Identify the lines containing the word "this". Copy each one.

Material shown>

-.-.-

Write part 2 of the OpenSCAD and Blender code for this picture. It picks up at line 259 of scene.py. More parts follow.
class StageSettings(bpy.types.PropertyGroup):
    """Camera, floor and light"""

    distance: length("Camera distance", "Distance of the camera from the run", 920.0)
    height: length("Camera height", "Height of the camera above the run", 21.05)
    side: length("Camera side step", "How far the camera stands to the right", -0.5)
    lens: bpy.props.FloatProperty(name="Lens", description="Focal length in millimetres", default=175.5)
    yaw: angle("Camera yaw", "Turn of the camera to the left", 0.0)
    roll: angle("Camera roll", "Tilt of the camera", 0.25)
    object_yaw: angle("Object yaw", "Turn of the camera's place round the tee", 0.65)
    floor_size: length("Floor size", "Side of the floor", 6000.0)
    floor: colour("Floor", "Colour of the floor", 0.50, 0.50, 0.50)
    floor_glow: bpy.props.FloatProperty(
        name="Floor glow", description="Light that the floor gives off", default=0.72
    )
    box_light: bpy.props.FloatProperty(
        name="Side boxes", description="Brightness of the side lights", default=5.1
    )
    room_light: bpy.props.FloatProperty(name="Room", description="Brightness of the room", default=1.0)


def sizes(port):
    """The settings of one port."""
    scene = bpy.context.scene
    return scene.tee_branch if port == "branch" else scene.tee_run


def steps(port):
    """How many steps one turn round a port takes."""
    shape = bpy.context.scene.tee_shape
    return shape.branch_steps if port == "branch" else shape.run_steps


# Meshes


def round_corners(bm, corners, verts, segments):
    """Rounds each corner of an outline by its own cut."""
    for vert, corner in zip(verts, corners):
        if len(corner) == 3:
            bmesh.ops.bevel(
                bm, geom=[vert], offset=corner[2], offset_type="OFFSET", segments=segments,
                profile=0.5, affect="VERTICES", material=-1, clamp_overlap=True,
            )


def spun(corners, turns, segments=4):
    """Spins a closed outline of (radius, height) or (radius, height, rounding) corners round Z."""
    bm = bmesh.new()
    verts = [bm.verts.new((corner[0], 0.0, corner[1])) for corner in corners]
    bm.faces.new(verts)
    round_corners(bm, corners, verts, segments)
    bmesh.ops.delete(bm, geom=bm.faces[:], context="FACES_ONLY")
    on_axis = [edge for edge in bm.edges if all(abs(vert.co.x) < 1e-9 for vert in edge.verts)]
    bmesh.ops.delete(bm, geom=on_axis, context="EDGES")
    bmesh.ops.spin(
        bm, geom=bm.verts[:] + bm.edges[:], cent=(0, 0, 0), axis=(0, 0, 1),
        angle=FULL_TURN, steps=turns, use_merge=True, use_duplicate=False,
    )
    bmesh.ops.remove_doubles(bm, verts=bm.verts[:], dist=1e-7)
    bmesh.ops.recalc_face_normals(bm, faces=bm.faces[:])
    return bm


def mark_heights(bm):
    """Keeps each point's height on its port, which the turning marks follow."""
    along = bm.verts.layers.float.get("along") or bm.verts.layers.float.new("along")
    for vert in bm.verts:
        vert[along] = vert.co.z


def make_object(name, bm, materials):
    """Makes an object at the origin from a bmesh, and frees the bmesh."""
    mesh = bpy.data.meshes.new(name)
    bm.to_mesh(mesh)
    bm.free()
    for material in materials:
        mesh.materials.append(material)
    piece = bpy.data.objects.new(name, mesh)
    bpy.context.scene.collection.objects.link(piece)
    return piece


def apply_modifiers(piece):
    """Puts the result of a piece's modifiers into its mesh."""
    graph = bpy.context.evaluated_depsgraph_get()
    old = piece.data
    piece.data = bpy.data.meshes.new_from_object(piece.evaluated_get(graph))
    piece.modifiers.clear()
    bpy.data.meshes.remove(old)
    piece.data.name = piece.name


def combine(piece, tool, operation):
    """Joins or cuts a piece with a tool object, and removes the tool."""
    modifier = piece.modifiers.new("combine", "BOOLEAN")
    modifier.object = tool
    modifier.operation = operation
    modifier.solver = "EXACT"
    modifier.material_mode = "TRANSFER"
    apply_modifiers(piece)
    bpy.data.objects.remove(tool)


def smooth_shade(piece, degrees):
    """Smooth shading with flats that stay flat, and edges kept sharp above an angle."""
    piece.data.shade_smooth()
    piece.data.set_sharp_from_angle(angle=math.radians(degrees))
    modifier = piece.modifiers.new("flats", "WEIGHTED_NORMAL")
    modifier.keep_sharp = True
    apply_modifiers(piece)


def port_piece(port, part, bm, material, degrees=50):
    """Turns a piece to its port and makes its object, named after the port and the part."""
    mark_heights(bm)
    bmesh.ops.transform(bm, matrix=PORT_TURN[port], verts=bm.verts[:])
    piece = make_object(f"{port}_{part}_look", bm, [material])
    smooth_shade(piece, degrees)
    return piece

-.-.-

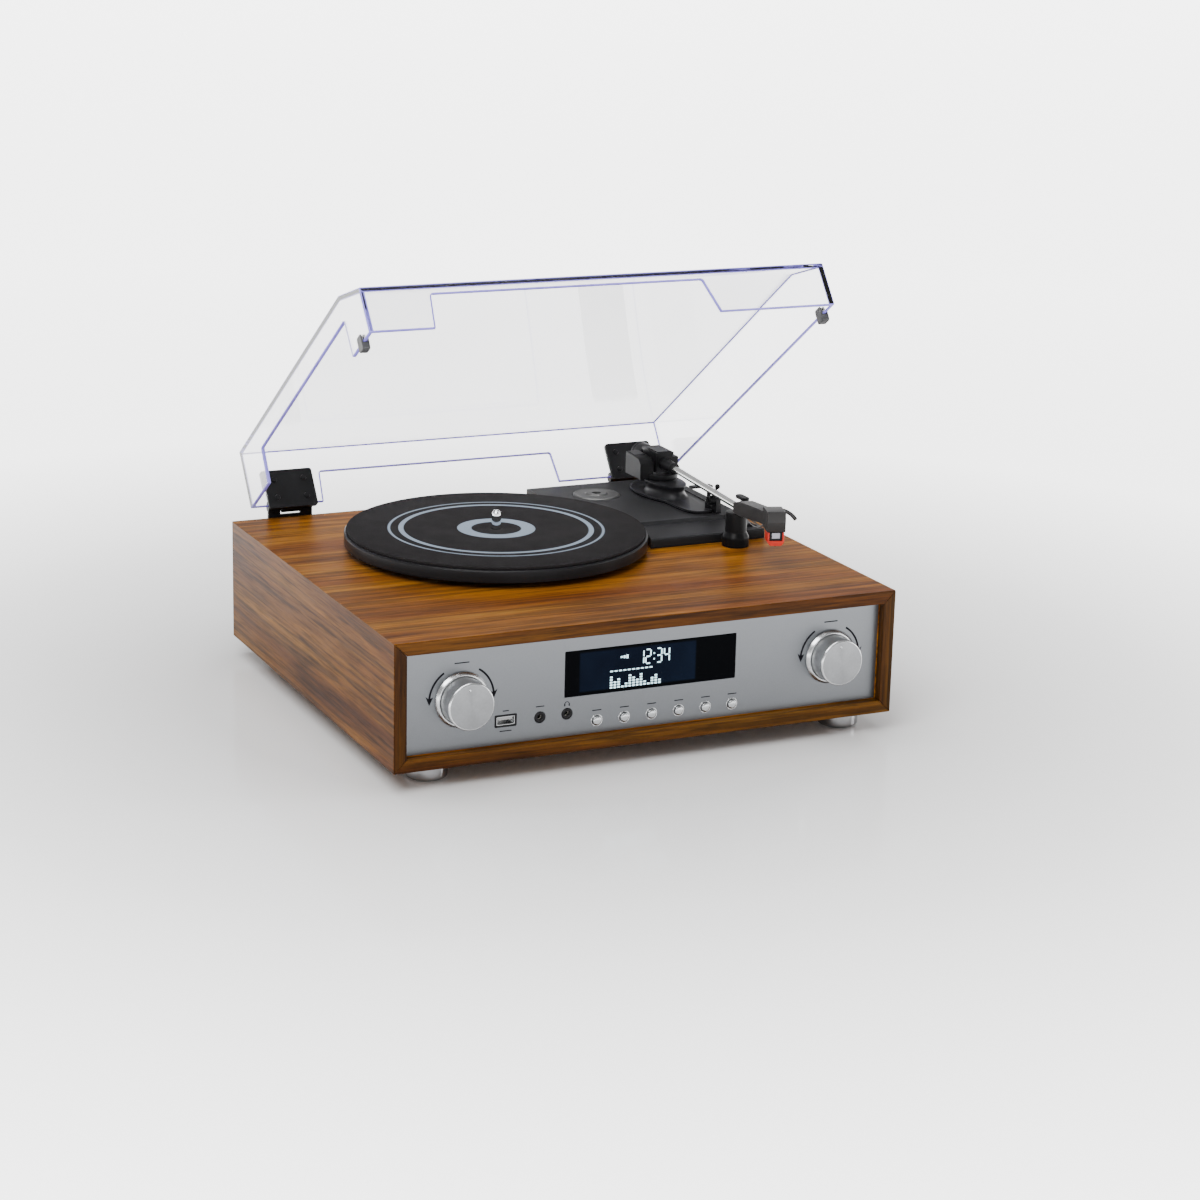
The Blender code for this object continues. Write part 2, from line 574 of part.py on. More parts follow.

-.-.-

Answer below>
Write part 2 of the OpenSCAD and Blender code for this picture. It picks up at line 259 of scene.py. More parts follow.
The Blender code for this object continues. Write part 2, from line 574 of part.py on. More parts follow.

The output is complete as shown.